Since the working draft of the human genome was completed in June, UCSC has been updating and re-assembling the public version with more data and more types of data, such as SNPs, as well as refining the assembly software, said David Haussler, a professor of computer science at Santa Cruz who is directing the assembly component of the Human Genome Project.
“The addition of the SNPs has happened in the last month. And there are many new tracks on the browser,” said Haussler. The tracks offer different information sources on the browser, which was designed by Jim Kent, a graduate student in biology at the university. Kent also developed the GigAssembly software that the Santa Cruz group used to assemble the genome. The assembly can be found at http://genome.ucsc.edu/.
Besides being added to the database, SNP data from the SNP Consortium have been used to improve the working draft and to add more detail. The genome project and the SNP Consortium, a group of prominent pharmaceutical and technology companies, announced in July that they would collaborate to upgrade the draft and also speed the generation of a higher-density SNP map.
The next data to be added to the assembly are cytogenetic and radiation hybrid maps, said Haussler.
In addition to SNPs, the browser also displays human sequence information, chromosome bands, ESTs, pufferfish sequence information, and gene prediction data.
The UCSC group plans to include gene predictions from the European Bioinformatics Institute, Massachusetts Institute of Technology, and the US National Center for Biotechnology Information. For now, the browser shows gene prediction information from Neomorphic’s Genie. Neomorphic, now part of Affymetrix, commercialized Genie based on a prototype that was developed at the university, said Haussler.
About one year ago, in the early days of the Santa Cruz effort, Neomorphic helped with design and analysis and developed software tools, including some for the synthetic chromosome 22 data that UCSC used to test its methods, said David Kulp, an Affymetrix vice president, who was formerly vice president of bioinformatics at Neomorphic.
Because GigAssembler is continually being updated and is therefore not finished yet, there are no immediate plans to distribute it – commercially or otherwise. Kent wrote the initial assembly software in four weeks and has been modifying it weekly.
Haussler expects the traffic on the Santa Cruz website, which receives some 10,000 information requests each day, to increase once the paper on the genome is published. Haussler did not know when the paper would be submitted or published but he expects the public effort’s paper to be published at the same time Celera Genomics’ paper is.

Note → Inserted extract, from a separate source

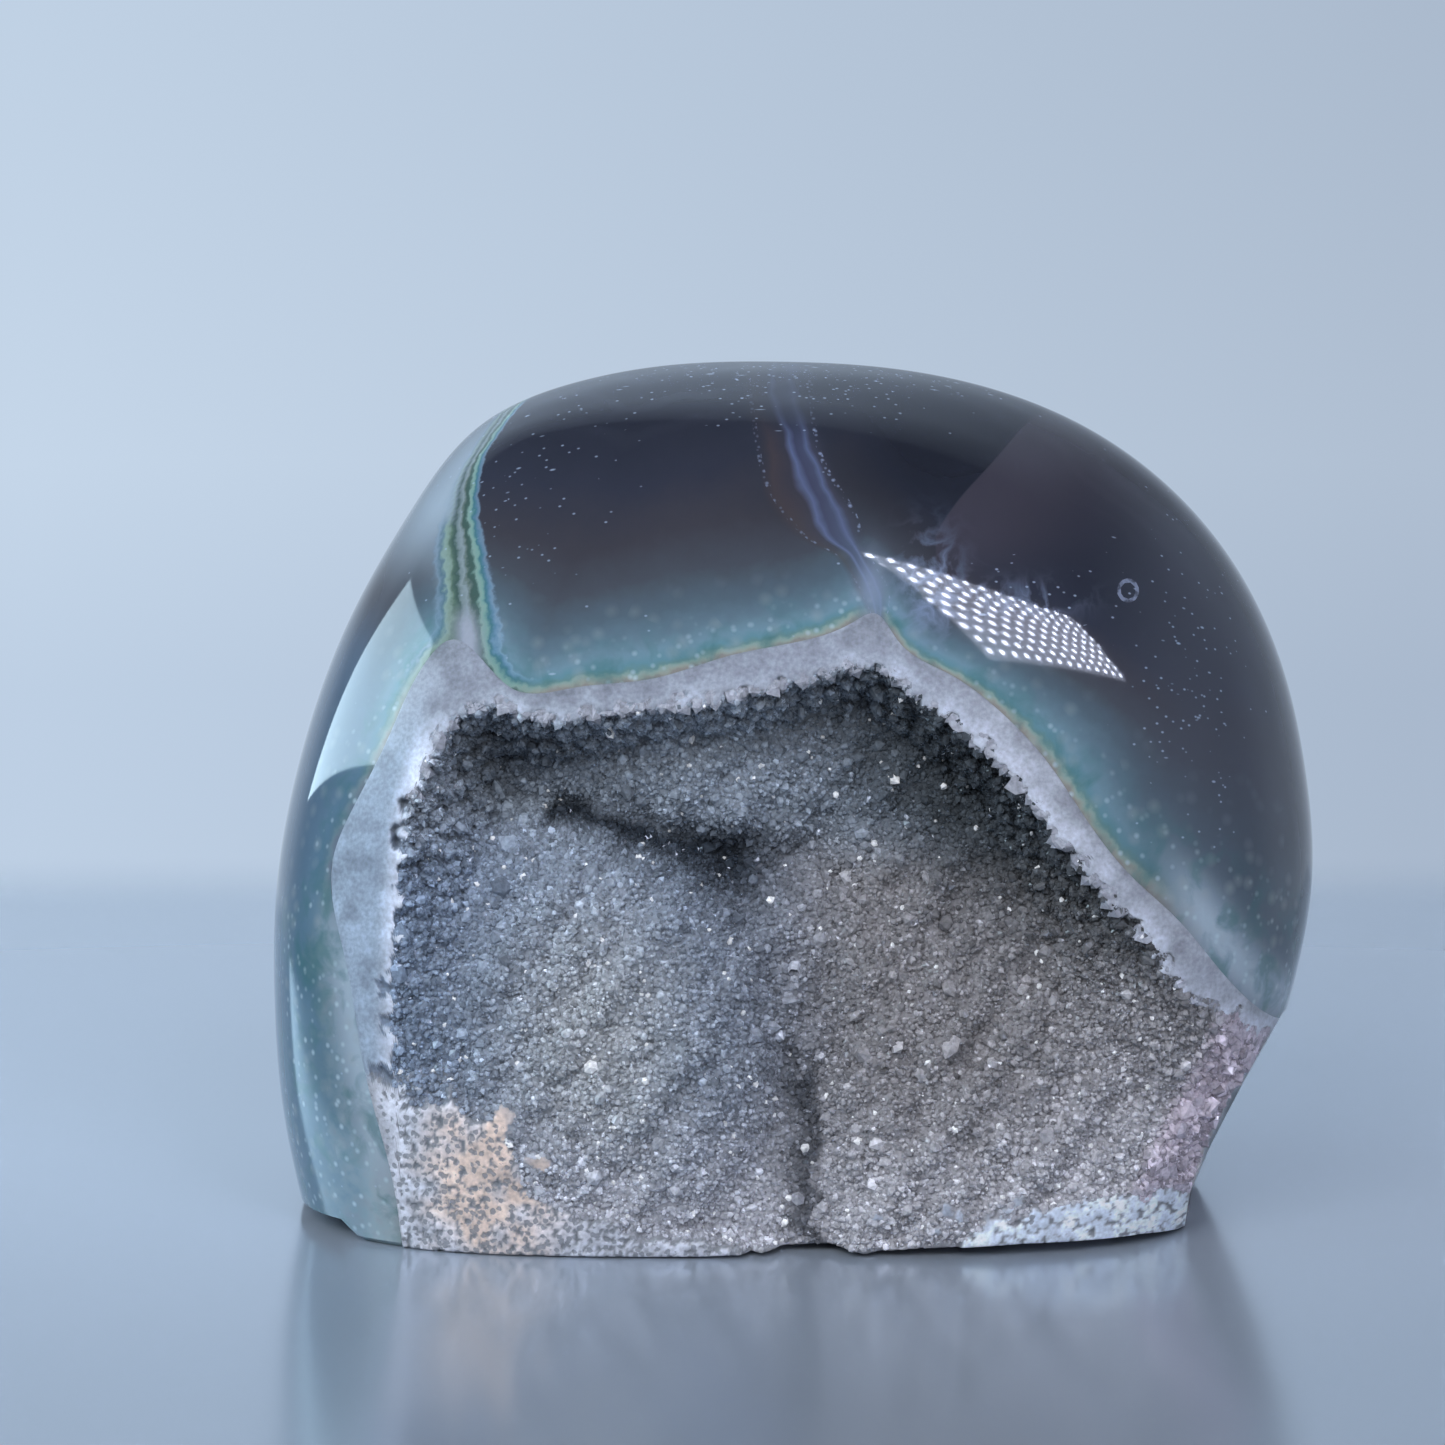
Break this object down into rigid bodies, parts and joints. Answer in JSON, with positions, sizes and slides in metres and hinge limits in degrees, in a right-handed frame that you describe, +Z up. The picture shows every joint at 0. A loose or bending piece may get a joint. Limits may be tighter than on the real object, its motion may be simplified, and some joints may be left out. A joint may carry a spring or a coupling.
{
  "type": "druzy agate freeform",
  "caption": "Polished dome of dark agate, cut flat underneath, whose open front shows a hollow lined with fine grey quartz crystals.",
  "frame": {"origin": "middle of the flat base, at the height of the surface it stands on", "axes": "+Z up, +X along the long side, to the right seen from the front, -Y out of the open front"},
  "size_m": [0.0952, 0.059, 0.0771],
  "materials": {
    "polished_agate": "polished",
    "druzy_quartz": "satin"
  },
  "bodies": {
    "root": {"agate_stone": "polished_agate", "druzy_crust": "druzy_quartz"}
  },
  "joints": []
}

Celera announced last week that it had submitted its manuscript on the human genome to Science and expects the paper to be published in the first quarter of 2001.

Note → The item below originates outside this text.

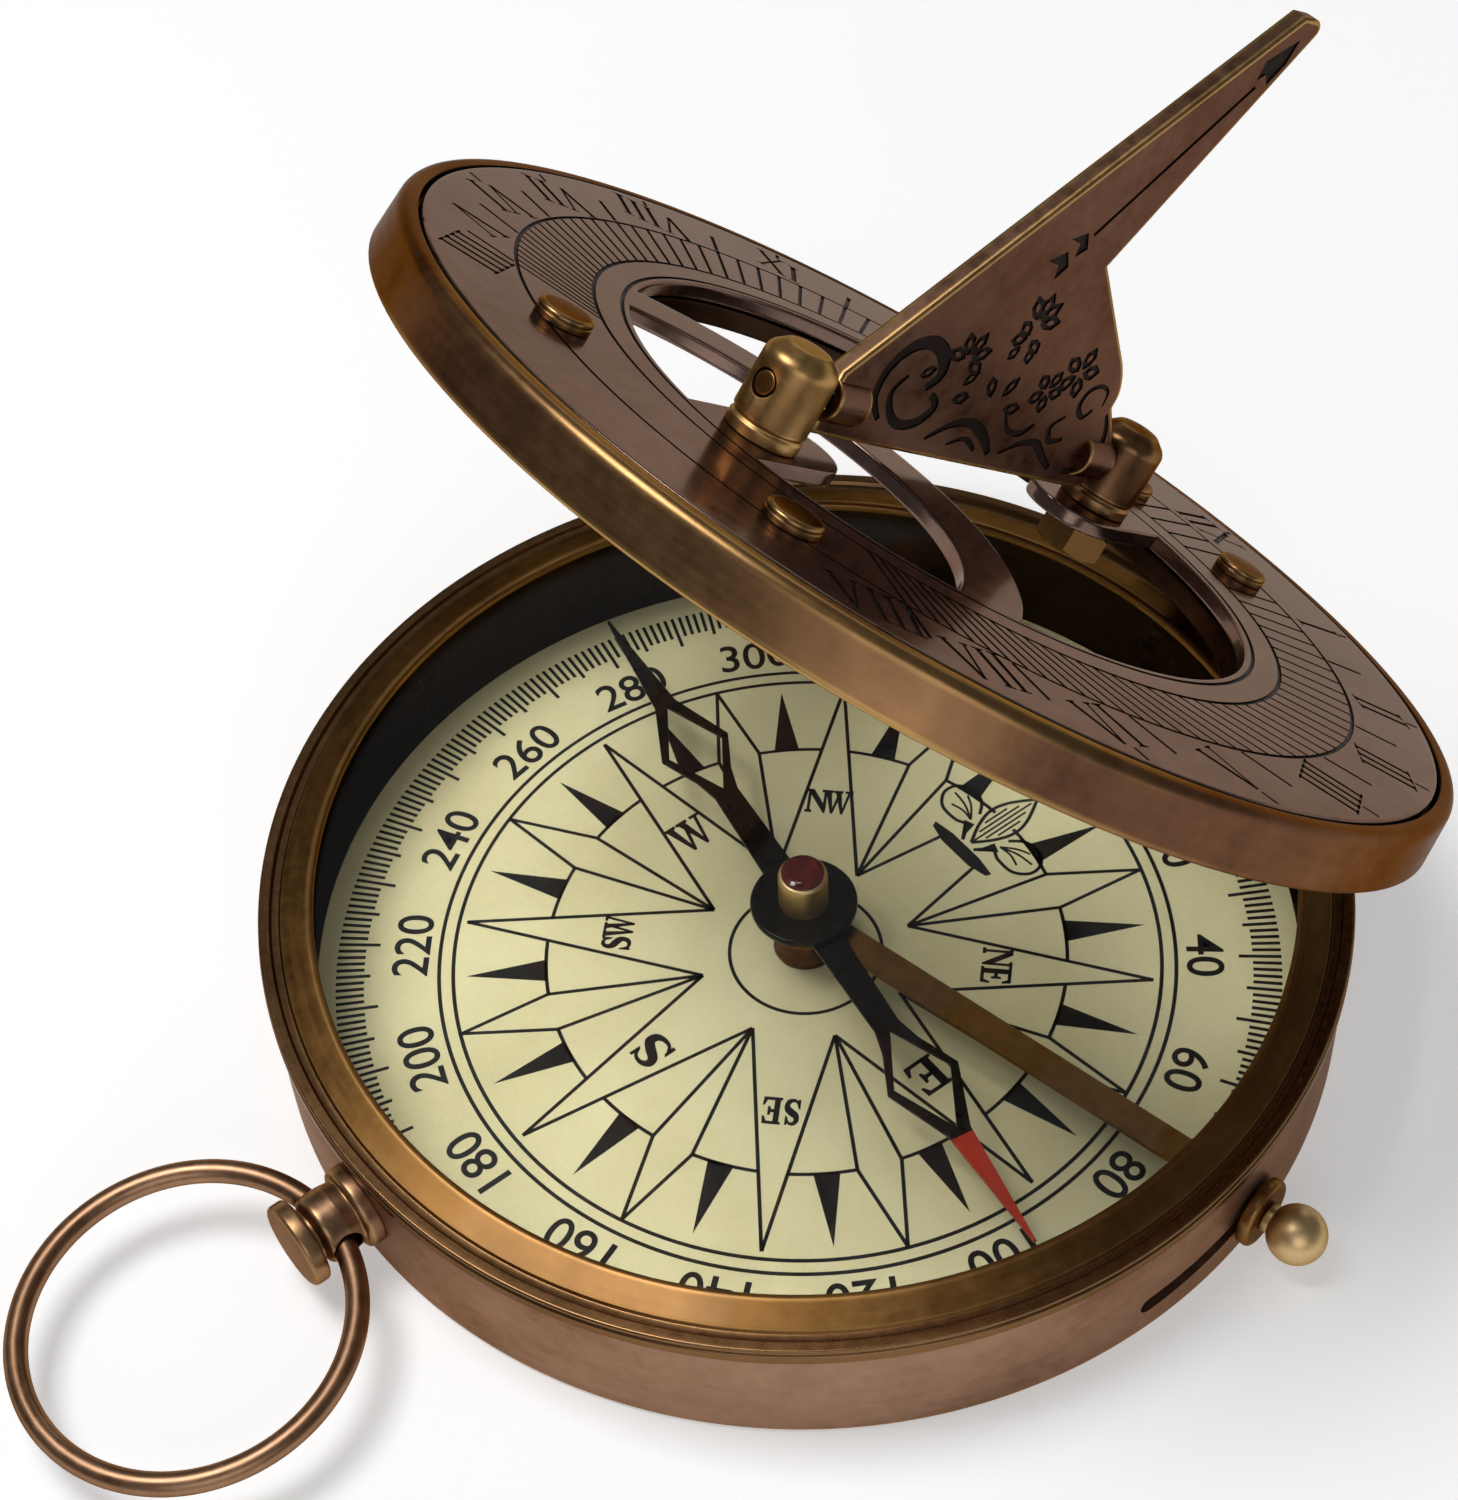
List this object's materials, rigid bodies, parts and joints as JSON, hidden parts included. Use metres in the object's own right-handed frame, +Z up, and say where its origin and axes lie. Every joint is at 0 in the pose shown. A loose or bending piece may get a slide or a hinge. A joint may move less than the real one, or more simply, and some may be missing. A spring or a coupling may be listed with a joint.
{
  "type": "sundial compass",
  "caption": "Round brass pocket compass with a needle lock and a hinged lid that carries a sundial plate with a folding gnomon.",
  "frame": {"origin": "on the case's axis at the case's flat underside", "axes": "+Z up, +Y to the card's north and the lid hinge, -Y to the pendant and the bail, +X to the card's east and the lock knob"},
  "size_m": [0.0851, 0.1114, 0.0696],
  "materials": {
    "patina_brass": "satin brown patina",
    "warm_brass": "worn golden brown",
    "bright_brass": "polished",
    "dark_brass": "dark brown lacquer",
    "lacquered_plate": "glossy lacquer over grey brown patina, engraved",
    "black_steel": "blackened, one tip red",
    "printed_card": "cream paper with black print",
    "glass": "clear",
    "jewel": "polished dark red"
  },
  "bodies": {
    "base": {"case_cup": "patina_brass", "dial_card": "printed_card", "glass_seat_ring": "dark_brass", "crystal_glass": "glass", "bezel_ring": "warm_brass", "pivot_post": "bright_brass", "pendant_stem": "patina_brass", "case_hinge_leaf": "patina_brass", "hinge_pin": "bright_brass"},
    "lift": {"lift_bush": "bright_brass"},
    "lock": {"lock_arm": "warm_brass", "lock_stem": "bright_brass", "lock_collar": "warm_brass", "lock_knob": "bright_brass"},
    "needle_set": {"needle": "black_steel", "needle_hub": "black_steel", "needle_cap": "bright_brass", "needle_jewel": "jewel"},
    "lid": {"lid_rim": "dark_brass", "lid_hinge_knuckle": "dark_brass", "sundial_plate": "lacquered_plate", "plate_stud_ne": "bright_brass", "plate_stud_nw": "bright_brass", "plate_stud_se": "bright_brass", "plate_stud_sw": "bright_brass", "gnomon_post_south": "bright_brass", "gnomon_post_north": "bright_brass", "post_nut_south": "warm_brass", "post_nut_north": "warm_brass", "pivot_pin_south": "warm_brass", "pivot_pin_north": "warm_brass"},
    "gnomon_plate": {"gnomon": "dark_brass"},
    "bail": {"bail_ring": "warm_brass"}
  },
  "joints": [
    {"name": "lid_hinge", "type": "hinge", "parent": "base", "child": "lid", "pos_m": [0, 0.0425, 0.01241], "axis": [-1, 0, 0], "range_deg": [-41.25, 70]},
    {"name": "gnomon_fold", "type": "hinge", "parent": "lid", "child": "gnomon_plate", "pos_m": [0, 0.01539, 0.04595], "axis": [0, 0.7518, -0.6593], "range_deg": [-88, 88]},
    {"name": "arm_lift", "type": "slide", "parent": "base", "child": "lift", "axis": [0, 0, 1], "range_m": [-0.00066, 0]},
    {"name": "lock_turn", "type": "hinge", "parent": "lift", "child": "lock", "pos_m": [0, 0, 0.005], "axis": [0, 0, 1], "range_deg": [-15, 0]},
    {"name": "needle_spin", "type": "hinge", "parent": "lift", "child": "needle_set", "pos_m": [0, 0, 0.006], "axis": [0, 0, 1], "continuous": true},
    {"name": "bail_swing", "type": "hinge", "parent": "base", "child": "bail", "pos_m": [0, -0.04235, 0.0058], "axis": [-1, 0, 0], "range_deg": [-88, 91]}
  ],
  "couplings": [
    {"joint": "arm_lift", "follows": "lock_turn", "m_per_rad": 0.0024828}
  ]
}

The university has a Linux-based 100 PC processor farm that it has used to assemble the genome. Only four of those machines are used to handle the Web requests, so more power is available if needed. Haussler’s research group began using Linux about a year ago, when its involvement in the assembly effort began.

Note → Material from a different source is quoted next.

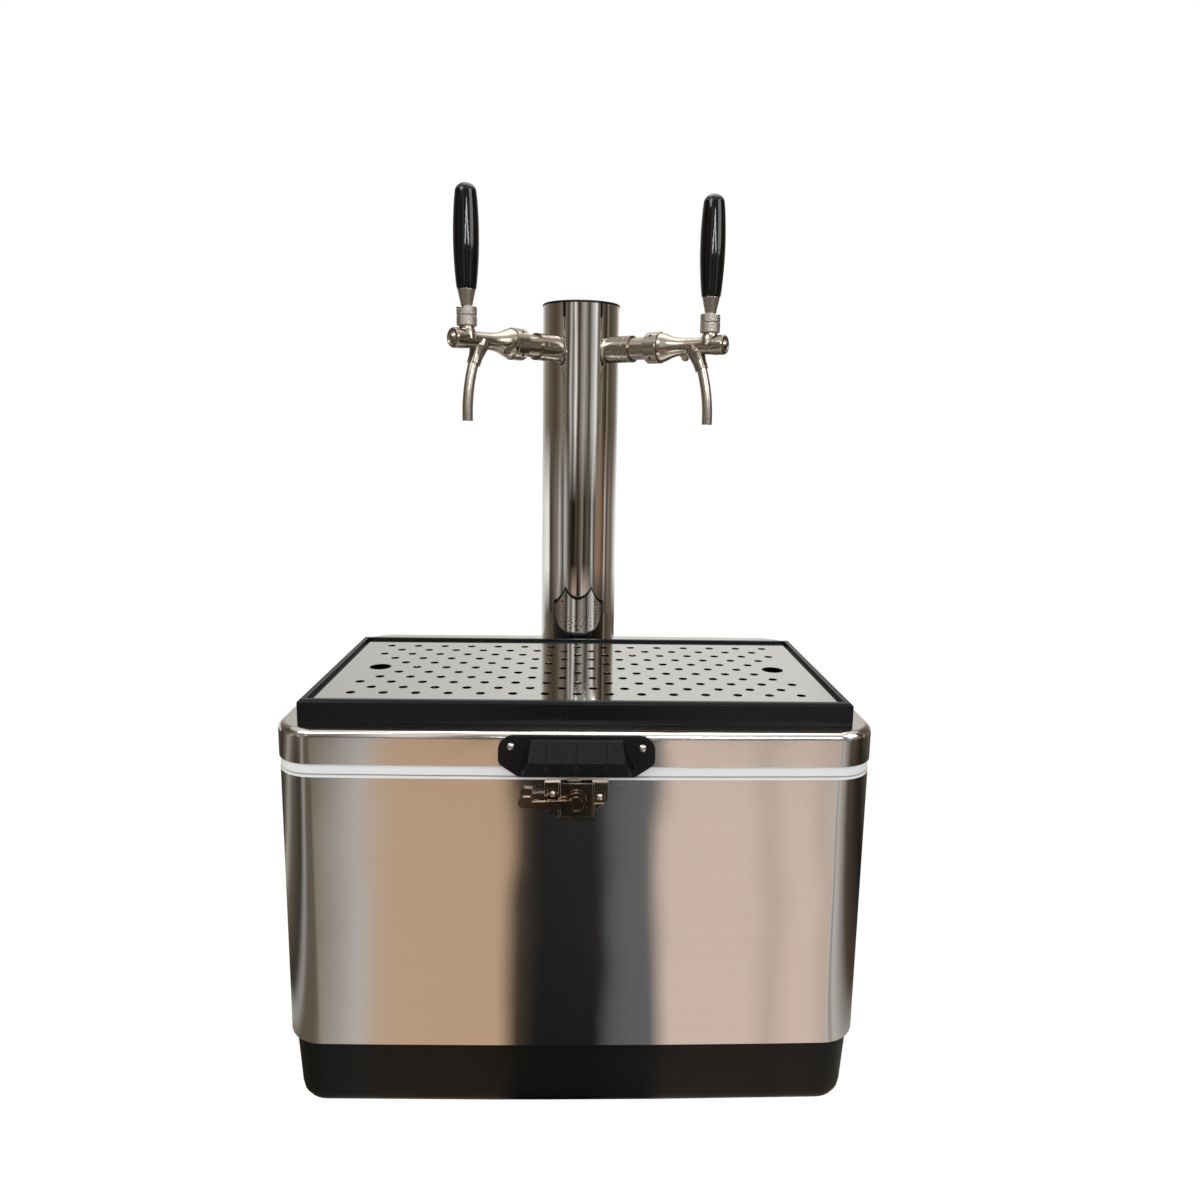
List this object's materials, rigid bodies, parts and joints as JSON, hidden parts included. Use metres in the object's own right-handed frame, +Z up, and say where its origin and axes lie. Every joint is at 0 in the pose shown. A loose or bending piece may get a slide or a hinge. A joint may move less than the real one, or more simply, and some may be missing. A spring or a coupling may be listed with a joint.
{
  "type": "jockey box beer cooler",
  "caption": "Steel-belted ice chest with a perforated drip tray and a polished tap column with lever taps on its hinged lid, for serving draught beer.",
  "frame": {"origin": "middle of the flat underside of the chest", "axes": "+Z up, -Y towards the drinker, +X to the right seen from the front"},
  "size_m": [0.666, 0.485, 1.0088],
  "materials": {
    "black_base": "black moulded plastic with a slight sheen",
    "brushed_steel": "stainless sheet brushed level",
    "foam": "rigid insulating foam",
    "white_plastic": "white moulded plastic",
    "nickel": "nickel plate, warm and slightly worn",
    "hinge_steel": "stainless, satin",
    "screw_steel": "stainless pan heads",
    "aluminium": "cast aluminium",
    "rubber": "black rubber",
    "fittings": "turned stainless",
    "handle_plastic": "black plastic, half gloss",
    "black_rail": "black, half gloss",
    "mirror_steel": "stainless, mirror polished",
    "tap_steel": "polished, warm nickel tone",
    "satin_ring": "bead-blasted satin",
    "inner_steel": "turned stainless",
    "grip_gloss": "deep gloss black"
  },
  "bodies": {
    "cooler": {"base_pan": "black_base", "steel_belt": "brushed_steel", "body_foam": "foam", "inner_liner": "white_plastic", "latch_plate": "nickel", "hinge_body_leaves": "hinge_steel", "hinge_pins": "hinge_steel", "body_screws": "screw_steel", "end_brackets": "hinge_steel", "drain_spout": "white_plastic", "cold_plate": "aluminium", "cold_plate_feet": "rubber", "cold_plate_nipples": "fittings", "beer_inlets": "fittings", "inlet_nuts": "fittings"},
    "lid": {"lid_skin": "brushed_steel", "lid_foam": "foam", "lid_liner": "white_plastic", "lid_seal": "rubber", "lid_handle": "handle_plastic", "lid_screws": "screw_steel", "latch_keeper": "hinge_steel", "hinge_lid_leaves": "hinge_steel", "drip_pan": "black_rail", "tower_flange": "mirror_steel", "tower_bolts": "screw_steel", "tower_tube": "mirror_steel", "tower_cap": "black_rail", "tap_shanks": "tap_steel", "shank_collars": "tap_steel", "shank_nuts": "tap_steel", "coupling_nuts": "tap_steel", "tap_body_left": "tap_steel", "tap_body_right": "tap_steel", "end_caps": "tap_steel", "bonnet_nuts": "satin_ring", "bonnet_caps": "satin_ring", "spout_left": "tap_steel", "spout_right": "tap_steel"},
    "tray_grate": {"tray_grate": "mirror_steel"},
    "latch_lever": {"latch_lever": "nickel"},
    "end_handle_left": {"end_bail_left": "hinge_steel", "end_grip_left": "handle_plastic"},
    "end_handle_right": {"end_bail_right": "hinge_steel", "end_grip_right": "handle_plastic"},
    "drain_cap": {"drain_cap": "white_plastic"},
    "tap_handle_left": {"handle_stem_left": "inner_steel", "handle_ferrule_left": "tap_steel", "handle_grip_left": "grip_gloss"},
    "plunger_left": {"plunger_left": "inner_steel"},
    "flow_lever_left": {"flow_lever_left": "tap_steel"},
    "compensator_left": {"compensator_left": "inner_steel"},
    "tap_handle_right": {"handle_stem_right": "inner_steel", "handle_ferrule_right": "tap_steel", "handle_grip_right": "grip_gloss"},
    "plunger_right": {"plunger_right": "inner_steel"},
    "flow_lever_right": {"flow_lever_right": "tap_steel"},
    "compensator_right": {"compensator_right": "inner_steel"}
  },
  "joints": [
    {"name": "lid_hinge", "type": "hinge", "parent": "cooler", "child": "lid", "pos_m": [0, 0.226, 0.381], "axis": [-1, 0, 0], "range_deg": [0, 90]},
    {"name": "grate_lift", "type": "slide", "parent": "lid", "child": "tray_grate", "axis": [0, 0, 1], "range_m": [0, 0.03]},
    {"name": "latch_turn", "type": "hinge", "parent": "cooler", "child": "latch_lever", "pos_m": [0, -0.219, 0.358], "axis": [0, -1, 0], "range_deg": [0, 90]},
    {"name": "end_handle_right_swing", "type": "hinge", "parent": "cooler", "child": "end_handle_right", "pos_m": [0.322, 0, 0.3], "axis": [0, -1, 0], "range_deg": [0, 95]},
    {"name": "end_handle_left_swing", "type": "hinge", "parent": "cooler", "child": "end_handle_left", "pos_m": [-0.322, 0, 0.3], "axis": [0, 1, 0], "range_deg": [0, 95]},
    {"name": "drain_cap_pull", "type": "slide", "parent": "cooler", "child": "drain_cap", "axis": [1, 0, 0], "range_m": [0, 0.014]},
    {"name": "tap_handle_left_tilt", "type": "hinge", "parent": "lid", "child": "tap_handle_left", "pos_m": [-0.13576, 0.01803, 0.855], "axis": [0.7071, -0.7071, 0], "range_deg": [0, 25]},
    {"name": "plunger_left_slide", "type": "slide", "parent": "lid", "child": "plunger_left", "axis": [-0.7071, -0.7071, 0], "range_m": [-0.0095, 0.0001]},
    {"name": "flow_lever_left_turn", "type": "hinge", "parent": "lid", "child": "flow_lever_left", "pos_m": [-0.09263, 0.06117, 0.833], "axis": [0.7071, -0.7071, 0], "range_deg": [-45, 45]},
    {"name": "compensator_left_slide", "type": "slide", "parent": "lid", "child": "compensator_left", "axis": [-0.7071, -0.7071, 0], "range_m": [-0.00177, 0.00177]},
    {"name": "tap_handle_right_tilt", "type": "hinge", "parent": "lid", "child": "tap_handle_right", "pos_m": [0.15728, 0.04367, 0.855], "axis": [0.5736, 0.8192, 0], "range_deg": [0, 25]},
    {"name": "plunger_right_slide", "type": "slide", "parent": "lid", "child": "plunger_right", "axis": [0.8192, -0.5736, 0], "range_m": [-0.0095, 0.0001]},
    {"name": "flow_lever_right_turn", "type": "hinge", "parent": "lid", "child": "flow_lever_right", "pos_m": [0.10731, 0.07866, 0.833], "axis": [0.5736, 0.8192, 0], "range_deg": [-45, 45]},
    {"name": "compensator_right_slide", "type": "slide", "parent": "lid", "child": "compensator_right", "axis": [0.8192, -0.5736, 0], "range_m": [-0.00177, 0.00177]}
  ],
  "couplings": [
    {"joint": "plunger_left_slide", "follows": "tap_handle_left_tilt", "m_per_rad": -0.021309},
    {"joint": "flow_lever_left_turn", "follows": "compensator_left_slide", "rad_per_m": 444.26},
    {"joint": "plunger_right_slide", "follows": "tap_handle_right_tilt", "m_per_rad": -0.021309},
    {"joint": "flow_lever_right_turn", "follows": "compensator_right_slide", "rad_per_m": 444.26}
  ]
}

Kent said that he got involved in the assembly work because it needed to be done to enable him to do his research on alternative splicing. At this point, he would be happy if NCBI could take over.
“They [NCBI] very much want the job,” he said.
A Sanger Centre group will judge the Santa Cruz and NCBI assemblies to determine their respective merits. More tools will have to be developed just to evaluate the two assemblies. Beyond that, Kent said he is curious to see how the public efforts will match up against those of Celera. “Once the tools for comparing the two assemblies are in place, I’m hoping we’ll be able to apply them to Celera’s [assembly] to get a more or less objective and a more or less thorough answer to these questions,” Kent said.
Haussler said that Eric Lander, director of the Genome Center at MIT’s Whitehead Institute, invited him and his group to participate in a coordinated bioinformatics effort to assemble the human genome.
“We needed to scramble to increase the bioinformatics component of the Human Genome Project in order to put it all together in a short frame of time – shorter than it had originally been planned. So we stepped in and helped out in that way along with NCBI and EBI,” said Haussler.
Haussler’s group received data and assistance from NCBI and EBI.
Haussler said he welcomes other assemblies and other views of the data because they will help science advance more quickly, especially since uncertainties about the data and the annotation still exist. Having only one view “would not only stifle creativity but we would be casting in concrete something that is really only a fleeting glance, a temporary way station on our way towards a complete understanding of the genome,” he said, noting that there is much more to be done.
“To make the key advances that we want to make from the human genome, it’s essential that we use all of our bioinformatics capabilities to really dig deeply into the data. We’ve only scratched the surface here. There hasn’t been time for the more detailed algorithms and analyses to be run over this dataset,” said Haussler.
Haussler’s group has not received major funding for its work on the genome project in part because it joined near the end and didn’t have enough time to go through traditional grant process, said Haussler. The group has received some funding from the National Institutes of Health, the Department of Energy, the Packard Foundation, and the Sloan Foundation. He hopes to get more funding soon.